5. What can you use as security for the loan? A loan is a risk, and the bank needs to make sure that they can get their money back. You need to present your personal guarantee to repay the loan and collateral. Your goal is to convince the banker of the value of your collateral.

Of course, don't forget to present that all-important written business plan explaining in detail your business objectives, projected earnings for the next one to three years, marketing strategy, and other relevant information. Be sure your marketing strategies are outlined in detail to lend credence to your sales projections.
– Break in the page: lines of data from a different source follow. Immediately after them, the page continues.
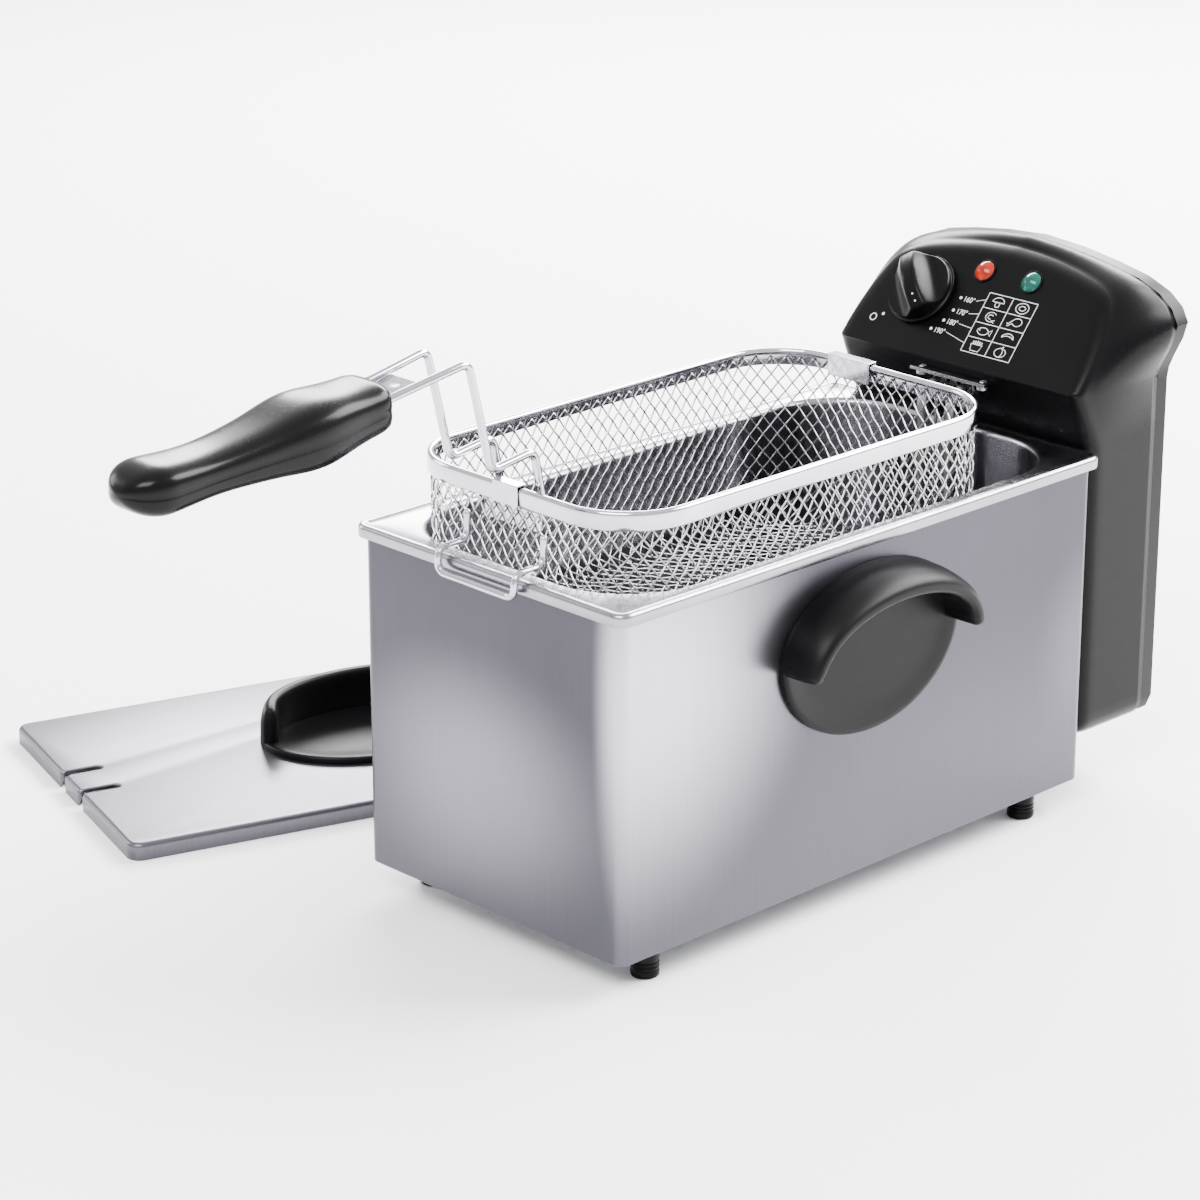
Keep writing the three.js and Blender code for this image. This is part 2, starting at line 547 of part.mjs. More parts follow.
// Knob, its shaft and the thermostat that it turns, square to the sloping panel.
function thermostat() {
  const { x, s, knob, skirt, drum, wing, wingWidth, shaft, bore } = dial;
  const floor = runGap;
  const disc = turned([[0, floor], [knob, floor], [knob, skirt - 1], [knob - 1, skirt], [0, skirt]], 28, x, s);
  const barrel = peg(knob - 2, skirt - 1, drum, x, s, 28);
  const bar = block([x - wingWidth / 2, x + wingWidth / 2], [s - knob, s + knob], [drum - 1, wing]);
  const round = peg(knob - 2, 0, wing + 1, x, s, 28);
  const grip = bar.intersect(round);
  const turn = new THREE.Matrix4().makeTranslation(x, s, 0)
    .multiply(new THREE.Matrix4().makeRotationZ(THREE.MathUtils.degToRad(dial.setTo + 90)))
    .multiply(new THREE.Matrix4().makeTranslation(-x, -s, 0));
  const turnedGrip = solid(geometryOf(grip).applyMatrix4(turn));
  const body = disc.add(barrel).add(turnedGrip).subtract(peg(shaft + gap, -1, bore, x, s));
  piece('thermostat_knob', body, black, panelFrame);
  const { half, halfHigh, deep, behind: space, bush: bushRadius, shaftEnd } = thermostatBox;
  const behind = -column.wall - space;
  const neckTop = -column.wall - gap;
  piece('thermostat_shaft', peg(shaft, behind - shaftEnd, bore - gap, x, s), zinc, panelFrame);
  const box = block([x - half, x + half], [s - halfHigh, s + halfHigh], [behind - deep, behind]);
  const bush = peg(bushRadius, behind - 1, neckTop, x, s);
  const hole = peg(shaft + gap, behind - shaftEnd - gap, neckTop + 1, x, s);
  piece('thermostat_body', box.add(bush).subtract(hole), zinc, panelFrame);
}

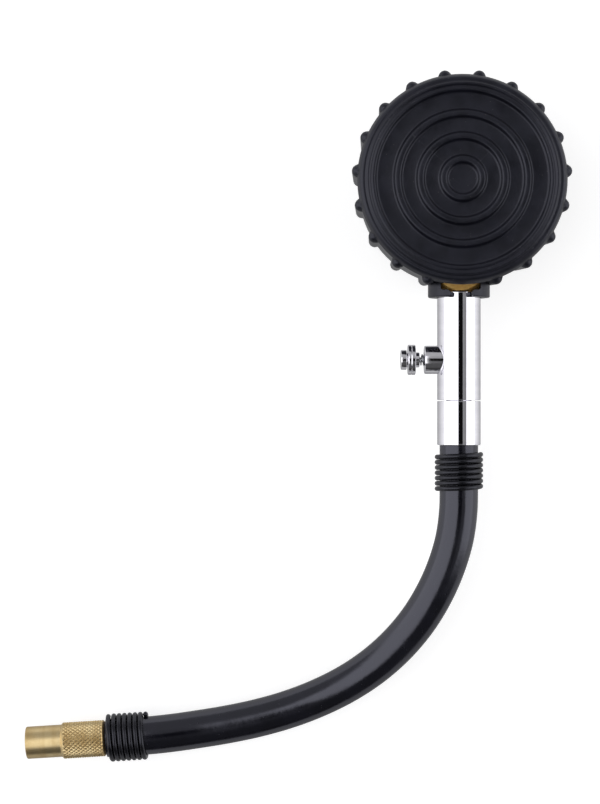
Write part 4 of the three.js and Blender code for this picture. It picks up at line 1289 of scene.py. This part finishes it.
def make_world():
    world = bpy.data.worlds.new("studio")
    world.use_nodes = True
    tree = world.node_tree
    light = tree.nodes["Background"]
    toward = tree.nodes.new("ShaderNodeSeparateXYZ")
    wire_up(tree, tree.nodes.new("ShaderNodeTexCoord").outputs["Generated"], toward, "Vector")
    x, y, z = toward.outputs
    across, along = calc(tree, "ARCTAN2", x, z), calc(tree, "ARCTAN2", y, z)
    in_gap = between(tree, across, GAP_LEFT, GAP_RIGHT, EDGE)
    in_shade = between(tree, across, GAP_RIGHT, SHADE_RIGHT, EDGE)
    soft_end = 4 * EDGE
    from_middle = calc(tree, "ABSOLUTE", along)
    off_middle = spread(tree, from_middle, GAP_HALF_LENGTH - soft_end, GAP_HALF_LENGTH + soft_end)
    gap_end = spread(tree, y, -0.1, 0.1, GAP_FRONT, GAP_BACK)
    gap = blend(tree, off_middle, GAP_DARK, gap_end)
    sides = blend(tree, in_gap, blend(tree, in_shade, SIDE_LIGHT, GAP_SHADE), gap)
    front = spread(tree, y, -0.98, -0.88, FRONT_HORIZON, FRONT_LIGHT)
    ends = blend(tree, spread(tree, y, -0.2, 0.2), front, BACK_LIGHT)
    above = blend(tree, spread(tree, calc(tree, "ABSOLUTE", y), 0.36, 0.60), sides, ends)
    below = calc(tree, "MULTIPLY", spread(tree, z, -1.0, 0.0, FLOOR_LIGHT, LOW_LIGHT),
                 spread(tree, y, -0.7, -0.1, 0.6, 1.0))
    level = blend(tree, spread(tree, z, -0.04, 0.04), below, above)
    seen = tree.nodes.new("ShaderNodeLightPath").outputs["Is Camera Ray"]
    wire_up(tree, calc(tree, "MAXIMUM", level, seen), light, "Strength")
    light.inputs["Color"].default_value = (0.985, 0.985, 1.0, 1.0)
    bpy.context.scene.world = world


make_world()
print("world light painted; overhead gap", round(math.degrees(GAP_RIGHT - GAP_LEFT), 1), "degrees wide")

# %% Table
TABLE_SIZE = 3.0
TABLE_GLOW = 0.75


def make_table():
    half = TABLE_SIZE / 2
    corners = [(-half, -half), (half, -half), (half, half), (-half, half)]
    floor = new_object("table", [Vector((x, y, -0.0002)) for x, y in corners], [(0, 1, 2, 3)])
    surface = bpy.data.materials.new("table_white")
    surface.use_nodes = True
    tree = surface.node_tree
    shader = tree.nodes["Principled BSDF"]
    shader.inputs["Base Color"].default_value = (0.5, 0.5, 0.5, 1.0)
    shader.inputs["Emission Color"].default_value = (1.0, 1.0, 1.0, 1.0)
    shader.inputs["Emission Strength"].default_value = TABLE_GLOW
    shader.inputs["Roughness"].default_value = 0.7
    shader.inputs["Specular IOR Level"].default_value = 0.2
    clear = tree.nodes.new("ShaderNodeBsdfTransparent")
    choice = tree.nodes.new("ShaderNodeMixShader")
    seen = tree.nodes.new("ShaderNodeLightPath").outputs["Is Camera Ray"]
    from_above = calc(tree, "SUBTRACT", 1.0, tree.nodes.new("ShaderNodeNewGeometry").outputs["Backfacing"])
    wire_up(tree, calc(tree, "MULTIPLY", seen, from_above), choice, 0)
    tree.links.new(clear.outputs[0], choice.inputs[1])
    tree.links.new(shader.outputs[0], choice.inputs[2])
    tree.links.new(choice.outputs[0], tree.nodes["Material Output"].inputs["Surface"])
    floor.data.materials.append(surface)


make_table()
print("table", TABLE_SIZE, "m across")

# %% Colour management
bpy.context.scene.view_settings.view_transform = "Standard"
bpy.context.scene.view_settings.look = "None"
print("view transform:", bpy.context.scene.view_settings.view_transform)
In addition to your business plan, you need to support your loan application with numbers - preferably good ones. Part of that homework is to gather the financial data that will enable you to prove to lenders that you are a good credit risk. In short, this entails putting together a credit history that includes the following:

Personal financial statement listing your assets and liabilities
A list of all credit cards and their current balances
All outstanding loans, including original balances, amounts outstanding, and current monthly payments
Total monthly mortgage or rent payments
Net monthly income from your home-based business, an outside job or other sources
Checking and savings account balances
The value of your automobile(s), including original cost, balance owed, and current monthly payments
The current value of all property, including real estate, stocks and bonds
Getting a loan is going through a hard road. Bankers need to be sure that they are not taking inordinate risks with you. Your role as the loan applicant is to convince the bankers that you and your business are good credit risks.